The result of the massive fiscal support for the economy was a spike in demand from the defense industry and army. Now, a potential war of attrition is creating ever-increasing demand, though that brings a sharp rise in fiscal risks – in the medium term, it could transform the budget into a pyramid scheme.

Significant injections of budget funds into the economy balloon the imbalances and risks, including of a budget crisis, inflation and under certain conditions a socio-political crisis. A more or less balanced fiscal policy, meanwhile, would preclude further growth in demand.

Perhaps the Ministry of Finance does not want to completely abandon a balanced policy – this is evidenced by the sharp slowdown in the growth of the budget deficit in August. Yet recent decisions to slap additional taxes on exports (a “depreciation tax”) might not allow the Ministry of Finance to act how it would like. Attempts to pad budget revenues in this way undermine the market nature of the Russian economy – the most important factor for its robustness.

The jump in defense spending – given that many defense-related firms are located in economically depressed areas – has led to a diversification of industry across regions. This factor is almost completely exhausted, as it is no longer possible to significantly ratchet up budget spending.

On the whole, the actions of the financial and economic bloc of the government and the Central Bank have made it possible to reduce or postpone risks – for example, fiscal ones. As long as their current leaderships remain, this factor will remain in effect; however, as resources decrease and especially as fewer and fewer options remain at the disposal of the Central Bank and the government, the impact of their actions will steadily decline.

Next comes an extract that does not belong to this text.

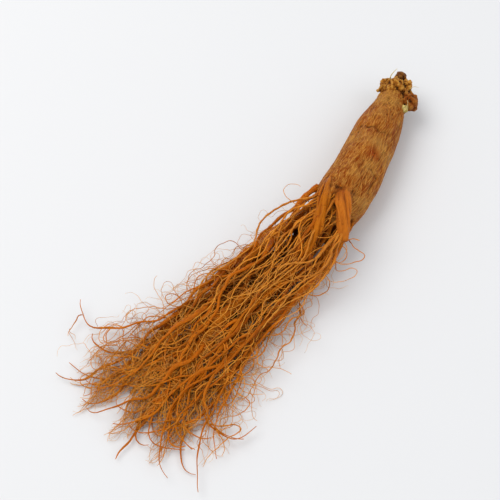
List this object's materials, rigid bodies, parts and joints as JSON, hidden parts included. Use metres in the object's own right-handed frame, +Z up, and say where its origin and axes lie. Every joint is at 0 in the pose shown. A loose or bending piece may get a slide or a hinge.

To circumvent sanctions, with regard to both the sale of commodities and the purchase of necessary imports, methods from the “black” and “gray” economy, honed in the 1990s, are being actively used – seemingly with the support or under the direction of the state. The impact of this factor may be seriously reduced in the future (in the short to medium term) as the West improves measures to counter sanctions circumvention. However, at this point they remain insufficiently effective, and increasing their effectiveness may mean significant costs for Western governments and international organizations.

Behavioral factors

Long-term optimistic expectations of households and business are based on the objective factors mentioned above, such as the adaptability of Russian business and effective actions by the government’s financial and economic bloc and the Central Bank. In addition, optimistic sentiment is ginned up by propaganda. Inevitably, however, optimism is gradually decreasing, though overall it looks set to persist until some kind of “black swan” drastically changes the mood.

The fundamental factors should remain in effect either for a long time or forever. However, those factors contributing to the robustness of the economy that had been created by Russian regulators and firms and lasted for a long time have now been exhausted to a large extent or entirely. The efforts to create a sanctions-proof economy after February 2022 are gradually losing their effectiveness, and this trend is likely to continue in the coming months and years.

In the short term, there are practically no risks of a “collapse” of the Russian economy. But it is no less obvious that in the medium term and especially in the long term, the economy will continue to lose its robustness as crisis phenomena gradually rear their heads.

The most important element of the robustness – macroeconomic stability, the establishment of which took many years of titanic efforts by economic and financial regulators – has been significantly undermined. Therefore, even though in the short term, the risks of a crisis scenario taking hold in the Russian economy are relatively small, they are now becoming chronic, and should a “black swan” appear, they might materialize quite quickly, transforming the crisis into a catastrophe.